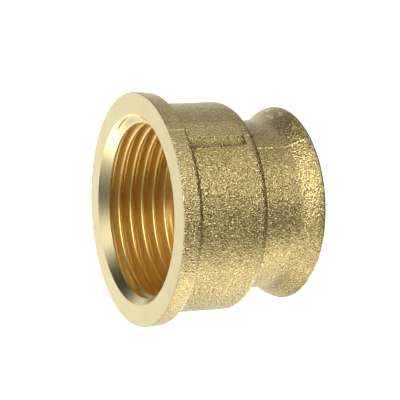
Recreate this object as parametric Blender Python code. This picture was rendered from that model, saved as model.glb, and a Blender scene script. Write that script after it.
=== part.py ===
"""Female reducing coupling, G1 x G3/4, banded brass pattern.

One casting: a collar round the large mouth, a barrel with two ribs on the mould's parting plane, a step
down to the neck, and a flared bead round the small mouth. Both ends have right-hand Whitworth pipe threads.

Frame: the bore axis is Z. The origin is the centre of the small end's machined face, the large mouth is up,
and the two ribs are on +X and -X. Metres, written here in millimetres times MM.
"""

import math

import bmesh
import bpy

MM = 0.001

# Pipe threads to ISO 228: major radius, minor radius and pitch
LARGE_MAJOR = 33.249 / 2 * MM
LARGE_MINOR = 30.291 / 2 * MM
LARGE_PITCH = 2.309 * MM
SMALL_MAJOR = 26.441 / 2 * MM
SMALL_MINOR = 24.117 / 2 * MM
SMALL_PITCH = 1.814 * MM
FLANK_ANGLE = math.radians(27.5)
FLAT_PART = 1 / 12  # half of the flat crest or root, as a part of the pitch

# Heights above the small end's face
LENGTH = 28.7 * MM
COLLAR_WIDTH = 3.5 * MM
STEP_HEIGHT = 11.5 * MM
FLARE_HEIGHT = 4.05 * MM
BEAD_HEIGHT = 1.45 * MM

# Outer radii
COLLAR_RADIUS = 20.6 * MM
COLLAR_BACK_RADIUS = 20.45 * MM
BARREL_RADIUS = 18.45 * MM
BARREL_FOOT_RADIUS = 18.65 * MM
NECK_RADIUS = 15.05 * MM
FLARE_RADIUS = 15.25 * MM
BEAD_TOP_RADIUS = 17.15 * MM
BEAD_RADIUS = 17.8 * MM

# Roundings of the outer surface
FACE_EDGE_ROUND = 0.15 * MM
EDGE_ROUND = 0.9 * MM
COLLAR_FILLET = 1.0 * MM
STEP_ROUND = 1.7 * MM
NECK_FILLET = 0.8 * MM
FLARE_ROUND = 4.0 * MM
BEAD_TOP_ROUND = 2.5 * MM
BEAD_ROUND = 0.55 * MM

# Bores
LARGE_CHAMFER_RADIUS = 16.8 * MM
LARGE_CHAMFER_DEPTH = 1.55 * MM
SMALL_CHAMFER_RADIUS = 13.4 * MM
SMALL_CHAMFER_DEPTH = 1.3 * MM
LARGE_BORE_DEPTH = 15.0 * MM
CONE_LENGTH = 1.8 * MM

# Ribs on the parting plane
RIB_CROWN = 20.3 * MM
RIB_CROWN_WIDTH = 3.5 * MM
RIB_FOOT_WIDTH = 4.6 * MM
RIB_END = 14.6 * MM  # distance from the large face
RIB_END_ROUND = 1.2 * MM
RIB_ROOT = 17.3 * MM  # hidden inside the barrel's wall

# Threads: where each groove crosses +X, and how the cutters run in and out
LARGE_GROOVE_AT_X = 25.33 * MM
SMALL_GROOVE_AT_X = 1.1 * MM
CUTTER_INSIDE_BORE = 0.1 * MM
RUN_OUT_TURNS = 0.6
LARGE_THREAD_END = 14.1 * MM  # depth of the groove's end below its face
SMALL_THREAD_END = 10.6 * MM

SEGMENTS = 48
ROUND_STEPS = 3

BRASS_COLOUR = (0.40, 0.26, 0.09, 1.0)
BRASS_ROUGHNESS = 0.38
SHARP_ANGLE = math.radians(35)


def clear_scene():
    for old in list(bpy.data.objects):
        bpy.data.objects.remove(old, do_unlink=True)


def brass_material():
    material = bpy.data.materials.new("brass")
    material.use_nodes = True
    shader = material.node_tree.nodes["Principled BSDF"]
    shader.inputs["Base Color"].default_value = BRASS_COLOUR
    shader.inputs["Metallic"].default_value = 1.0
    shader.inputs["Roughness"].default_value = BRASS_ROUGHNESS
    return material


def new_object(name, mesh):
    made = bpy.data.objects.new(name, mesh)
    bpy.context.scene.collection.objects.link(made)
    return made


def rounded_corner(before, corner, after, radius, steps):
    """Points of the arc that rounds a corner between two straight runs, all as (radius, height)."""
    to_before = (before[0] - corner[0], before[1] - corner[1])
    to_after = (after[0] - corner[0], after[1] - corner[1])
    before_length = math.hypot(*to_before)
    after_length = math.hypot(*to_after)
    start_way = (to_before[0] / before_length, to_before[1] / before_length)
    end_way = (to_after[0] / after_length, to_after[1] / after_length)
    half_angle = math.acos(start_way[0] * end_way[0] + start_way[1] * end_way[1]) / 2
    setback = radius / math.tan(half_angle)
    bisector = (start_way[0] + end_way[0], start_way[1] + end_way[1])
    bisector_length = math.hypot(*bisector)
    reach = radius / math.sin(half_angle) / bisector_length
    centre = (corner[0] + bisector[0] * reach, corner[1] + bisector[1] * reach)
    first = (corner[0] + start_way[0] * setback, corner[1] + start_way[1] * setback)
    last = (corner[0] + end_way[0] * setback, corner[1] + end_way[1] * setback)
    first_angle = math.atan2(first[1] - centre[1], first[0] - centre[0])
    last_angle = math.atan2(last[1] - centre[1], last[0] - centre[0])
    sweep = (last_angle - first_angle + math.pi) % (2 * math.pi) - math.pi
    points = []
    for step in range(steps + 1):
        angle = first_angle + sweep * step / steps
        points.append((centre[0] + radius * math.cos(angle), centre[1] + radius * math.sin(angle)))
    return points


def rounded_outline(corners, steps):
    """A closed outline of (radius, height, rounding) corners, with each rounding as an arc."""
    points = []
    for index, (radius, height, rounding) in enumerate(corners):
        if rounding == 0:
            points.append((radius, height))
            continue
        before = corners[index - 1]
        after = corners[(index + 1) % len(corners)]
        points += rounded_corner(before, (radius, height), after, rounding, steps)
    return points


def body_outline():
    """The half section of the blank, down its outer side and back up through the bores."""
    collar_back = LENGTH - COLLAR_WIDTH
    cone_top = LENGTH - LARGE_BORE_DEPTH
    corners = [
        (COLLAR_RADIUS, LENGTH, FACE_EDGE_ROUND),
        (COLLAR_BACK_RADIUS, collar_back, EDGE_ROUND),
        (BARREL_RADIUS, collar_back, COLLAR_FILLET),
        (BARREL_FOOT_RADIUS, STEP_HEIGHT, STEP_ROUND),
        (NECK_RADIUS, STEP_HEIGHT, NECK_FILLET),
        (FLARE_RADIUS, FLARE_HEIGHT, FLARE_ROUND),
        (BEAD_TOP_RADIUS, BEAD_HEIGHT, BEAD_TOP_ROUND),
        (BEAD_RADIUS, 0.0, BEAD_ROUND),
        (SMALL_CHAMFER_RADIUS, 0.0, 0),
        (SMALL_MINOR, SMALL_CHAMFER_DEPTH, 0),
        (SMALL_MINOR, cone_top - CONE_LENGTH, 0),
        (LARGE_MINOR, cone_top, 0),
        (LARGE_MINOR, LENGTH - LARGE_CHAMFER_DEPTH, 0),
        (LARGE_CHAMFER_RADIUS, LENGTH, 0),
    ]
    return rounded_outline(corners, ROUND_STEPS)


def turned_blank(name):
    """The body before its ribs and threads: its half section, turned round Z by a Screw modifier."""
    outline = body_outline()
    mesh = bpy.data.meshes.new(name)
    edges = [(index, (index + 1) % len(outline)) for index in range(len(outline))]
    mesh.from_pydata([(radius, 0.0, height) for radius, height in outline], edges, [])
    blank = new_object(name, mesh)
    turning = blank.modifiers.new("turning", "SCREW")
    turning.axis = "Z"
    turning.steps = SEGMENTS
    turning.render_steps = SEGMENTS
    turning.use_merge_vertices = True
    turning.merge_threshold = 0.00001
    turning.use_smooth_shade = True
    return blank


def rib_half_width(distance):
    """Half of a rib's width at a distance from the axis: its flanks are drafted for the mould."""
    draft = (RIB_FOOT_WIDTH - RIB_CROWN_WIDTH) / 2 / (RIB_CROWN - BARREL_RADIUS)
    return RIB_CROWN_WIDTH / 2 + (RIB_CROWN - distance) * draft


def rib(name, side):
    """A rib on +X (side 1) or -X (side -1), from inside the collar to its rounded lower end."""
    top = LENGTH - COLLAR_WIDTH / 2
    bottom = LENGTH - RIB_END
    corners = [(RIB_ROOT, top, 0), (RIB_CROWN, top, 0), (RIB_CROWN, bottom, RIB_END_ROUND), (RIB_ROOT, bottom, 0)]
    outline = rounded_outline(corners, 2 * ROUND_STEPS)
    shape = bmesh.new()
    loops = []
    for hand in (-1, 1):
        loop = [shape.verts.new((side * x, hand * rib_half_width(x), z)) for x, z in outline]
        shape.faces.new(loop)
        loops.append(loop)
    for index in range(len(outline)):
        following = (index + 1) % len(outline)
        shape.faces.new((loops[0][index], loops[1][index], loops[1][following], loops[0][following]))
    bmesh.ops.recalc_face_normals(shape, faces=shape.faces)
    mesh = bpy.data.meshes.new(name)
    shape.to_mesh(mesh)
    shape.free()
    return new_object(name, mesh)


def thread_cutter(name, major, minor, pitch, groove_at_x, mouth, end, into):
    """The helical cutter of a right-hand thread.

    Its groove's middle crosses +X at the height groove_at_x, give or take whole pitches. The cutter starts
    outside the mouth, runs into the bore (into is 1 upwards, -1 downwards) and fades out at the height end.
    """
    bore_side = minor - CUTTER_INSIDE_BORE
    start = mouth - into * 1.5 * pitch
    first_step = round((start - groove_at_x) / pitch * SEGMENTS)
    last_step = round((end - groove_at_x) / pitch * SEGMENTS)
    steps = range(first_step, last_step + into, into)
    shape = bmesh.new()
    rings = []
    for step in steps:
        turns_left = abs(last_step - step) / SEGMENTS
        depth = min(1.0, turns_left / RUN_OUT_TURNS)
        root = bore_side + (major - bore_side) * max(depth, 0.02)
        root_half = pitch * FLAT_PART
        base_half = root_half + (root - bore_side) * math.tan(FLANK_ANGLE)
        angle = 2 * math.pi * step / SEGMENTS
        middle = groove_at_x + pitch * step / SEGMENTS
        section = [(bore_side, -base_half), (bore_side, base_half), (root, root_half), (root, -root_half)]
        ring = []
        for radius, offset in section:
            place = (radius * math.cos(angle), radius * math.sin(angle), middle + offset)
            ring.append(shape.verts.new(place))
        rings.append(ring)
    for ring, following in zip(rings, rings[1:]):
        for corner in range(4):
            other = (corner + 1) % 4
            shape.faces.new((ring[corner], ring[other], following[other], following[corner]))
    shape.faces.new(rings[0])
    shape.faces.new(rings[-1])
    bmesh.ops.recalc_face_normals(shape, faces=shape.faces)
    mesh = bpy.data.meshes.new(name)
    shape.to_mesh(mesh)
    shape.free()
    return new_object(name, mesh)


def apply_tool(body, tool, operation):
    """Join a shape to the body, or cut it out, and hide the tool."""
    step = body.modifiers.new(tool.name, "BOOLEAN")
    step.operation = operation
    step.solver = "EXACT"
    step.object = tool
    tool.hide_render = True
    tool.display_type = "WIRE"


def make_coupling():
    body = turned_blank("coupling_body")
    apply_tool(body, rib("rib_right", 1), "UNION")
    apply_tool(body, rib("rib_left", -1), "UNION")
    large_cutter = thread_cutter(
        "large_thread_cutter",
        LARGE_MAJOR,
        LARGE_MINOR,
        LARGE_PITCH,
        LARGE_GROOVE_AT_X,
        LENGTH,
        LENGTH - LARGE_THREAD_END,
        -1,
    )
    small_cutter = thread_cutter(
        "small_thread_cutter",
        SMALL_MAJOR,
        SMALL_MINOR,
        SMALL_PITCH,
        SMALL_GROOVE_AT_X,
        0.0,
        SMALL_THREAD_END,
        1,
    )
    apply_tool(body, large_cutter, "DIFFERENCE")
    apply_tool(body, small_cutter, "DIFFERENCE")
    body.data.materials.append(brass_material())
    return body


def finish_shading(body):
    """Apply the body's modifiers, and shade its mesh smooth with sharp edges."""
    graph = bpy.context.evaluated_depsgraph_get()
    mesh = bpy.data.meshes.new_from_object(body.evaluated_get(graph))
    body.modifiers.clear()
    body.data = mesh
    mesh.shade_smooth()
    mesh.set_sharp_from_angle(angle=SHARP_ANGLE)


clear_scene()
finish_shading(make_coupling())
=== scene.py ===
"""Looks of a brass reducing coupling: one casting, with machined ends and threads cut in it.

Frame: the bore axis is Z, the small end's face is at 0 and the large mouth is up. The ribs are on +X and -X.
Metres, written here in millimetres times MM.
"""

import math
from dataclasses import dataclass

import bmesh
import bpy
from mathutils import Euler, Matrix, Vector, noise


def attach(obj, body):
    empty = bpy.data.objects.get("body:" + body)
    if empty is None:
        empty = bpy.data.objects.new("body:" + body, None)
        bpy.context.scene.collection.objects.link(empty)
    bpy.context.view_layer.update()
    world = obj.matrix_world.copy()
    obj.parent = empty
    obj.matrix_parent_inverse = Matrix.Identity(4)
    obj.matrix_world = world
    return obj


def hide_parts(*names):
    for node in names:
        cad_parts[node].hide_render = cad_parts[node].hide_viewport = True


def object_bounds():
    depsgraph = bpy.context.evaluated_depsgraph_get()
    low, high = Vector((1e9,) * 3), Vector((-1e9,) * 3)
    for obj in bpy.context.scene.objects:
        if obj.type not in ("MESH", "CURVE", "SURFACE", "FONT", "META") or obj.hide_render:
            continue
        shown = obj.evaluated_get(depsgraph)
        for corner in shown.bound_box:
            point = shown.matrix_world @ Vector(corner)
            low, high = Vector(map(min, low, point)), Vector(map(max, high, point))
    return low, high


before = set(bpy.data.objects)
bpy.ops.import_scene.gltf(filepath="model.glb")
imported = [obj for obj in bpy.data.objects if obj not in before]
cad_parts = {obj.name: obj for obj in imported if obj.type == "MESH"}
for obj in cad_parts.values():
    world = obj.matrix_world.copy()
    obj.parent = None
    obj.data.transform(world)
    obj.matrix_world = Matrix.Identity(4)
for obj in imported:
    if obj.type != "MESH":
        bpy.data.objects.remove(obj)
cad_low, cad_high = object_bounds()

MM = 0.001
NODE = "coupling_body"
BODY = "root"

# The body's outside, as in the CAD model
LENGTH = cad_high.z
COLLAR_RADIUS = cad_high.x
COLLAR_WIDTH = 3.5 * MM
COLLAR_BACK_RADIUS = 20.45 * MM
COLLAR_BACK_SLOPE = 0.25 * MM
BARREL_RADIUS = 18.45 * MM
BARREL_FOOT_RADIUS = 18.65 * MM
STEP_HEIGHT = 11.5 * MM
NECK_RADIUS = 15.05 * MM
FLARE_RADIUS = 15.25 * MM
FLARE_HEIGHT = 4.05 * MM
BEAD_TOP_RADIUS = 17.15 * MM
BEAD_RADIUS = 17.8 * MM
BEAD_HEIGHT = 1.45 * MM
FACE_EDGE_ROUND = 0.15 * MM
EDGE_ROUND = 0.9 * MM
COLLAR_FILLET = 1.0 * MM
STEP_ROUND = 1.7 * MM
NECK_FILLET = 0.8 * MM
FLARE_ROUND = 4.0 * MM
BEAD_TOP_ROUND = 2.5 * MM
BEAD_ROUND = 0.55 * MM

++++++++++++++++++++

Begin with the first line of the data above and, please, print each line exactly until you have printed the line containing "FLAT_PART = 1"; print nothing else.

Correct result:
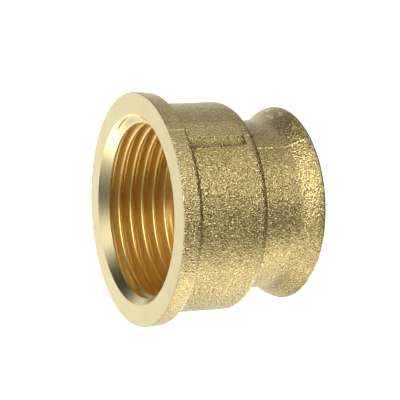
Recreate this object as parametric Blender Python code. This picture was rendered from that model, saved as model.glb, and a Blender scene script. Write that script after it.
=== part.py ===
"""Female reducing coupling, G1 x G3/4, banded brass pattern.

One casting: a collar round the large mouth, a barrel with two ribs on the mould's parting plane, a step
down to the neck, and a flared bead round the small mouth. Both ends have right-hand Whitworth pipe threads.

Frame: the bore axis is Z. The origin is the centre of the small end's machined face, the large mouth is up,
and the two ribs are on +X and -X. Metres, written here in millimetres times MM.
"""

import math

import bmesh
import bpy

MM = 0.001

# Pipe threads to ISO 228: major radius, minor radius and pitch
LARGE_MAJOR = 33.249 / 2 * MM
LARGE_MINOR = 30.291 / 2 * MM
LARGE_PITCH = 2.309 * MM
SMALL_MAJOR = 26.441 / 2 * MM
SMALL_MINOR = 24.117 / 2 * MM
SMALL_PITCH = 1.814 * MM
FLANK_ANGLE = math.radians(27.5)
FLAT_PART = 1 / 12  # half of the flat crest or root, as a part of the pitch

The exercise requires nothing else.